There is also a darker side. The military school attended by the otherwise nauseating young squire Hermann is very like the horrifying institution in Sybille Bedford's unforgettable novel A Legacy. But having missed the Holocaust and the years leading up to it, Eva feels she has no right in her fiction to dwell on other people's miseries in any sort of detail: "I have always been so lucky. Any sadness I have encountered is nothing to what others have known or suffered." Even so, her last two young heroines have to put up with a good deal before their happy ending comes through. Even the supposed dream mother of The Star of Kazan is not all she seems to be, as most young readers will probably have guessed before the story is through.

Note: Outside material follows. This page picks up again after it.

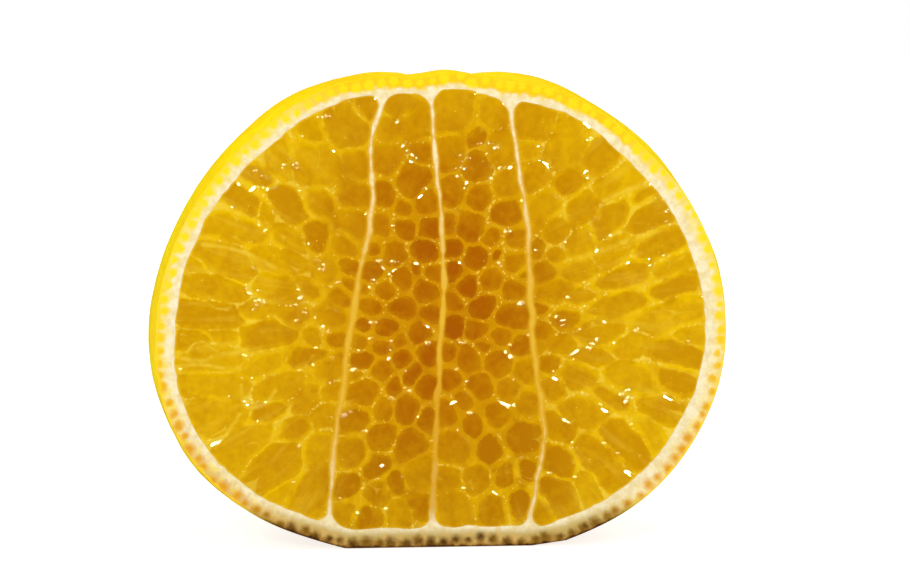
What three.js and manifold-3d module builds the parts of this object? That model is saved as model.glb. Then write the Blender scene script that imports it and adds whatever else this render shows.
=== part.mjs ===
// A mandarin cut lengthwise a little in front of its upright axis. The larger share stands on its own
// flattened end, with the cut face upright: four segments of pulp in white pith and peel.
// Millimetres, +Z up. The cut face looks along -Y and is at y = 0 while the pieces are made.
import * as THREE from "three";
import { ConvexGeometry } from "three/addons/geometries/ConvexGeometry.js";
import { mergeVertices } from "three/addons/utils/BufferGeometryUtils.js";
import Module from "manifold-3d";

// The whole fruit: the radius of its upright section every 30 degrees, anticlockwise from the right (+X).
const SECTION_RADII = [33.6, 31.1, 28.9, 26.4, 28.7, 30.0, 32.4, 33.3, 30.4, 29.0, 31.2, 33.7];
const AXIS_DEPTH = 7; // the fruit's upright axis lies this far behind the cut face
const BASE_DROP = 27.2; // from the fruit's middle down to the flat end that it stands on

// The flat end: the corners [x, y] of its level face, which starts in front of the cut face. Beside each of
// its edges the skin is flattened too and rises slowly: the outline widens by this share each millimetre up.
const BASE_CORNERS = [[-10.6, -1], [11, -1], [5, 18.5], [-6, 18.5]];
const BASE_WIDENING = 0.9;

// Low lumps over the skin, and the furrows and the dimple about the stem end on top.
const LUMP_HEIGHT = 0.13;
const LUMP_WAVES = [9.3, 7.1, 11.7];
const LUMP_STARTS = [1.3, 0.4, 2.1];
const TOP_HEIGHT = SECTION_RADII[3];
const FURROW_COUNT = 5;
const FURROW_DEPTH = 0.5;
const FURROW_REACH = 16;
const FURROW_TURN = THREE.MathUtils.degToRad(288);
const DIMPLE_DEPTH = 0.9;
const DIMPLE_REACH = 5;

// The peel with its pith, a little thicker at the lower right.
const PEEL_THICKNESS = 2.2;
const PEEL_UNEVENNESS = 0.25;
const PEEL_THICKEST_AT = THREE.MathUtils.degToRad(-50);

// The three membranes on the cut face: points [x, z] down the middle of each, from the fruit's middle.
const LEFT_MEMBRANE = [
  [-5.6, 30], [-6.2, 23.9], [-7.4, 19.5], [-7.5, 10.9],
  [-8.9, 3.9], [-10.4, -5.9], [-11.9, -17.3], [-12.6, -30],
];
const MIDDLE_MEMBRANE = [
  [-1.2, 30], [-0.7, 23.7], [-0.1, 15.9], [0.6, 3.6],
  [0.1, -6.6], [-0.5, -21.8], [-0.8, -30],
];
const RIGHT_MEMBRANE = [
  [7.5, 30], [8.1, 23.5], [9, 16.3], [10.2, 9.4], [10.5, 2.1],
  [11.1, -6.7], [12.1, -13.9], [11.4, -19.1], [9.6, -30],
];
const MEMBRANE_THICKNESS = 0.5;
const WEDGE_WIDTH = 1.5; // each side of a membrane widens by this much where it meets the peel
const WEDGE_REACH = 4.5;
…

Another rompy book for children is half finished, and then Eva plans to write something autobiographical, re-visiting her parents and all her various over-the-top relatives from the past in a way that aims to be neither romantic nor funny - but simply as it was. Aimed at no particular market, it should be a very special book from a fine writer whose contribution to children's literature is only now beginning to get its critical due.

Biography: Eva Ibbotson

Born in Vienna in 1925, Eva Ibbotson spent her early years shuttling between separated parents: her scientist father and her writer mother. She came to England after the Nazi seizure of power in 1933 with her father, a physiologist appointed to a post at Edinburgh University; her mother followed a year later. She attended Dartington Hall and studied physiology at university, where she met her husband, the ecologist Alan Ibbotson. They moved to Newcastle, where he taught at the university, and had four children; he died in 1998. She has written eight novels for adults and nine for children, including Which Witch? (Carnegie Medal runner-up), The Secret of Platform 13 (Smarties Prize shortlist) and Monster Mission (Blue Peter Book Award shortlist). Journey to the River Sea, published in 2001, won the Smarties Prize gold medal 2003 and has sold more than 200,000 copies. This month Macmillan publishes her new novel, The Star of Kazan. Eva Ibbotson lives in Jesmond, Newcastle-upon-Tyne.